Whatever happened to 'the government that governs best, governs least?'

Posted by: Bart at March 6, 2005 2:42 PM

No we aren't. We are all Created in God's Image and He's told us what is required of us. Morality precedes government and government exists to enforce conformity to it.

Posted by: oj at March 6, 2005 2:58 PM

Bart:

Don't you realize that your whining about how life should be makes you look like an immature teenager.

Posted by: Vince at March 6, 2005 3:05 PM

oj,

That is religious totalitarian nonsense, not anything to do with American constitutionalism. It makes the only important difference between you and al-Qaeda, the fact that you haven't blown yourself up yet.
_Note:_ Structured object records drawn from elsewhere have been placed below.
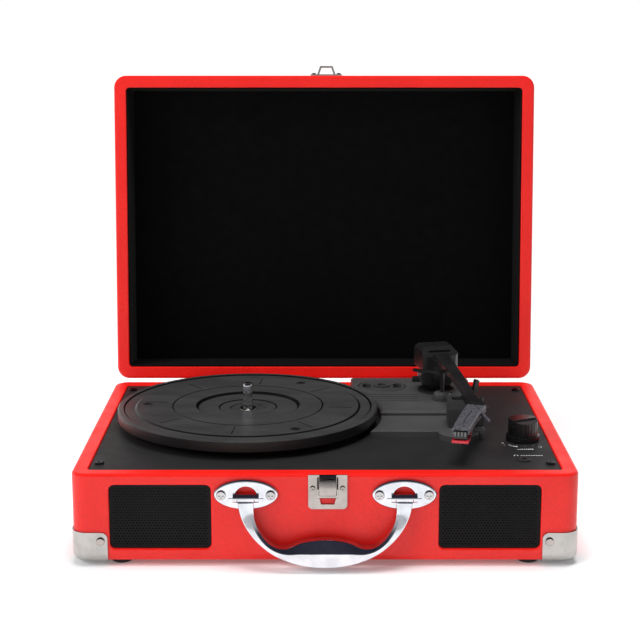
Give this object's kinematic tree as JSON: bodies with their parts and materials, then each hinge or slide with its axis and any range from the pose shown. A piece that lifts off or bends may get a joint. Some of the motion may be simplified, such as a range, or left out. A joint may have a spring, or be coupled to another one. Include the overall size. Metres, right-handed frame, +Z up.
{
  "type": "suitcase record player",
  "caption": "Portable suitcase turntable: red leatherette case with hinged lid, belt-driven platter, tonearm with cueing lever, front speakers and drop handle",
  "frame": {"origin": "on the surface the player stands on, under the middle of the base case", "axes": "+X is the player's right, +Y is its back, +Z is up; the front with the handle faces -Y"},
  "size_m": [0.3546, 0.3548, 0.3281],
  "materials": {
    "red_leatherette": "red grained leatherette over board",
    "black_lining": "black flocked lining",
    "black_rubber": "moulded rubber",
    "bright_chrome": "polished plating",
    "satin_chrome": "satin plating",
    "bright_screws": "plated cross-head screws",
    "dark_screws": "blackened screws",
    "deck_black": "fine matte texture",
    "platter_black": "satin moulded",
    "arm_black": "satin moulded",
    "shell_grey": "speckled grey",
    "ruby_plastic": "clear ruby",
    "gloss_black": "polished",
    "turned_steel": "turned",
    "motor_steel": "zinc plated",
    "nylon": "natural nylon",
    "grille_black": "black perforated sheet",
    "cone_paper": "pressed paper",
    "magnet_ceramic": "sintered ferrite",
    "board_green": "printed circuit board",
    "part_plastic": "component cases",
    "socket_plastic": "socket bodies"
  },
  "bodies": {
    "case": {"base_shell": "red_leatherette", "feet": "black_rubber", "corner_protectors": "bright_chrome", "rivets": "satin_chrome", "deck_panel": "deck_black", "deck_screws": "dark_screws", "base_hinge_leaves": "satin_chrome", "pins": "turned_steel", "case_screws": "bright_screws", "latch_plate": "satin_chrome", "handle_brackets": "bright_chrome", "spindle": "turned_steel", "spindle_clip": "gloss_black", "spindle_housing": "motor_steel", "motor": "motor_steel", "motor_bracket": "motor_steel", "motor_grommets": "black_rubber", "drive_belt": "black_rubber", "arm_platform": "arm_black", "arm_rest": "arm_black", "arm_base": "arm_black", "switch_bodies": "part_plastic", "volume_pot": "motor_steel", "headphone_jack": "socket_plastic", "amplifier_board": "board_green", "board_parts": "part_plastic", "rear_plate": "deck_black", "rca_jacks": "turned_steel", "dc_inlet": "socket_plastic", "speaker_grilles": "grille_black", "speaker_baskets": "motor_steel", "speaker_cones": "cone_paper", "speaker_magnets": "magnet_ceramic", "chassis_screws": "dark_screws"},
    "lid": {"lid_shell": "red_leatherette", "lid_lining": "black_lining", "lid_catch": "satin_chrome", "lid_hinge_leaves": "satin_chrome", "lid_fasteners": "bright_screws"},
    "platter_body": {"platter": "platter_black", "platter_pads": "black_rubber", "platter_bush": "nylon"},
    "pulley_body": {"motor_pulley": "turned_steel"},
    "turret": {"arm_turret": "arm_black"},
    "tonearm": {"arm_housing": "arm_black", "arm_pin": "turned_steel", "tonearm_beam": "arm_black", "headshell": "shell_grey", "cartridge": "gloss_black", "cartridge_clips": "satin_chrome", "stylus_holder": "ruby_plastic", "stylus": "turned_steel"},
    "cue": {"cue_lever": "arm_black"},
    "lift_bar": {"lifter": "arm_black"},
    "knob": {"volume_knob": "arm_black"},
    "speed_switch": {"speed_slider": "arm_black"},
    "auto_stop_switch": {"auto_stop_slider": "arm_black"},
    "adapter": {"single_adapter": "arm_black"},
    "bail": {"handle": "bright_chrome"},
    "latch": {"latch_lever": "satin_chrome"}
  },
  "joints": [
    {"name": "lid_hinge", "type": "hinge", "parent": "case", "child": "lid", "pos_m": [0, 0.13095, 0.0645], "axis": [-1, 0, 0], "range_deg": [-96.1, 0]},
    {"name": "platter_spin", "type": "hinge", "parent": "case", "child": "platter_body", "pos_m": [-0.0587, 0.0062, 0.0797], "axis": [0, 0, -1], "continuous": true},
    {"name": "pulley_spin", "type": "hinge", "parent": "case", "child": "pulley_body", "pos_m": [-0.1181, 0.0656, 0.072], "axis": [0, 0, -1], "continuous": true},
    {"name": "tonearm_swing", "type": "hinge", "parent": "case", "child": "turret", "pos_m": [0.09, 0.0695, 0.09], "axis": [0, 0, -1], "range_deg": [0, 50]},
    {"name": "tonearm_lift", "type": "hinge", "parent": "turret", "child": "tonearm", "pos_m": [0.09, 0.0695, 0.1007], "axis": [-0.9767, -0.2147, 0], "range_deg": [0, 8]},
    {"name": "cue_lever_turn", "type": "hinge", "parent": "case", "child": "cue", "pos_m": [0.114, -0.0053, 0.0691], "axis": [-0.3574, 0.934, 0], "range_deg": [0, 60]},
    {"name": "lifter_rise", "type": "slide", "parent": "case", "child": "lift_bar", "axis": [0, 0, 1], "range_m": [0, 0.00406]},
    {"name": "volume_turn", "type": "hinge", "parent": "case", "child": "knob", "pos_m": [0.146, -0.0415, 0.075], "axis": [0, 0, -1], "range_deg": [0, 300]},
    {"name": "speed_slide", "type": "slide", "parent": "case", "child": "speed_switch", "axis": [1, 0, 0], "range_m": [0, 0.008]},
    {"name": "auto_stop_slide", "type": "slide", "parent": "case", "child": "auto_stop_switch", "axis": [1, 0, 0], "range_m": [0, 0.008]},
    {"name": "adapter_lift", "type": "slide", "parent": "case", "child": "adapter", "axis": [0, 0, 1], "range_m": [0, 0.03]},
    {"name": "handle_swing", "type": "hinge", "parent": "case", "child": "bail", "pos_m": [0, -0.1312, 0.0507], "axis": [-1, 0, 0], "range_deg": [0, 100]},
    {"name": "latch_turn", "type": "hinge", "parent": "case", "child": "latch", "pos_m": [0.0018, -0.1314, 0.0527], "axis": [1, 0, 0], "range_deg": [0, 100]}
  ],
  "couplings": [
    {"joint": "pulley_spin", "follows": "platter_spin", "ratio": 30},
    {"joint": "cue_lever_turn", "follows": "tonearm_lift", "ratio": 7.5},
    {"joint": "lifter_rise", "follows": "tonearm_lift", "m_per_rad": 0.029}
  ]
}
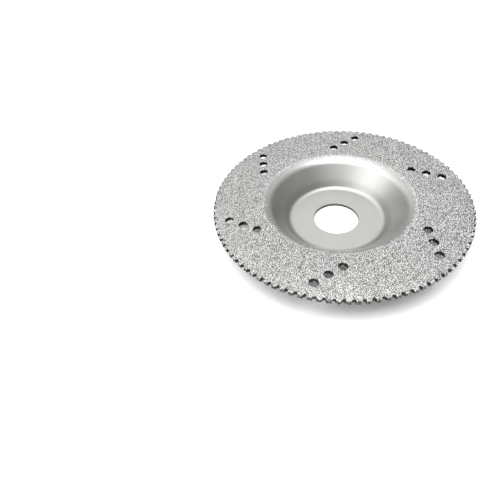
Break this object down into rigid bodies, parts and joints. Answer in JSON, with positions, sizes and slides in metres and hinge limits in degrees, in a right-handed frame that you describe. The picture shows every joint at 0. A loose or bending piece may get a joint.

Government is the creation of men to order their affairs in some rational manner. It is a means of organizing ourselves against the predations of others or against those of the members of the group and that's it. Anything else intrudes on the sphere of individual liberty. In any society, but especially a diverse one like ours, that means that the scope we leave to government is small, and that which we leave to the individual is large.

Vince,

This is hardly whining. More like bemused commentary. I do not render opinions how people should live their lives, I only wish to avoid having people use government to compel me to live my life in ways they wish in matters that are no legitimate concern of theirs. It's a narrow and simple issue, but an important one.

Posted by: Bart at March 6, 2005 3:34 PM

Bart:

No, as the Founders said over and over, the Republic depends on a virtuous citizenry to succeed and is merely a means to the end of securing liberty, not a license for freedom.

Posted by: oj at March 6, 2005 4:32 PM

Bart:

No, how you treat yourself is the dignity you demonstrate for others to see. Ask the next ten people you talk to that you know if they associate the idea of dignity with you.